Well, we test them against scripture and against all that God has revealed of himself. We know enough from the bible to be able to recognise calls to trust in nation, ethnicity, class or power as the idolatries they are. So do the prophet’s words and actions encourage us to trust in God, or in something else? Do they accord with what we know of the character of God who is holy and just and loving? Simply claiming to speak in the name of God is not enough, nor is popularity necessarily a marker of the genuine prophet – we remember that Jesus himself experienced rejection, and was chased out of his home town. As with all that Jesus says in this part of Matthew’s gospel, the test of a true prophet is fidelity to him. Do the prophet’s words and actions reveal Christ? Do they further the reconciliation of all creation with God which his death and resurrection make possible? Do they draw in to the kingdom’s promises those who have been excluded, denied dignity, told there is no space for them? Do they disrupt our complacencies and provide comfort for the afflicted?
Whoever welcomes a prophet in the name of a prophet will receive a prophet’s reward, says Jesus, whose own proclamation of the word of the Lord led to condemnation and death. Jeremiah’s prophecies led him to death threats, the stocks where children and passers by mocked him, and being thrown into a well. He has long years of being ignored, mocked, and threatened. What persists in him is integrity, a truth he cannot hold in. The word of the Lord gives him no rest and little reward – save that of being faithful.

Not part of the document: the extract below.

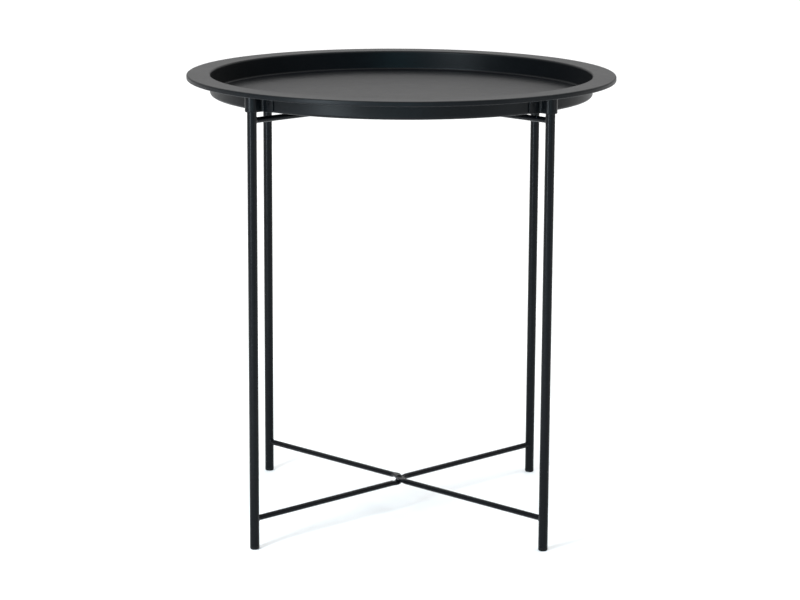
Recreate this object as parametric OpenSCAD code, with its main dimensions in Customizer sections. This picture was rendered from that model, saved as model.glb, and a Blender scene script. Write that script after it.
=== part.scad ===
// Folding side table: a round pressed steel tray that lifts off a folding stand.
// The stand is two welded frames that cross. Each frame is two tube legs joined by an
// upper and a lower rod, and the frames turn on two rivets on the centre line.
// Millimetres, +Z up, origin on the floor under the middle of the table. The front of
// the table faces -Y and +X is to its right as seen from the front.

/* [Tray] */
// Outside diameter of the rim
rim_d = 470; // [440:1:480]
// Height of the rim above the floor
table_h = 496; // [481:1:600]
// Width of the flat rim, from the wall to the turned-down edge
rim_w = 25; // [22:0.5:30]
// Depth of the tray, from the rim to the underside of its floor
tray_depth = 22.5; // [20:0.5:30]
// Height of the turned-down edge of the rim
lip_h = 5.4; // [5:0.1:7]
// Thickness of the pressed sheet
sheet_t = 1; // [0.8:0.1:1.2]

/* [Stand] */
// Outside diameter of a leg tube
leg_d = 10.2; // [9:0.1:10.5]
// Wall thickness of a leg tube
leg_wall = 1; // [0.8:0.1:1.5]
// Diameter of the cross rods
rod_d = 6.2; // [5:0.1:6.5]
// Height of the middle of the lower crossing
lower_cross_z = 34.5; // [28:0.5:60]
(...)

So whoever welcomes a prophet in the name of a prophet can expect a similar reward – faithfulness to the God who continues to work his purposes out; whose word will not return to him empty but will accomplish that which he purposes. To welcome a prophet is to recognise in their mouth the word of the Lord, and to hear and respond. Welcoming a prophet will bring repentance and amendment of life, because this is what an encounter with Jesus Christ demands. It is supposed to change us. May he open our ears to hear and to respond.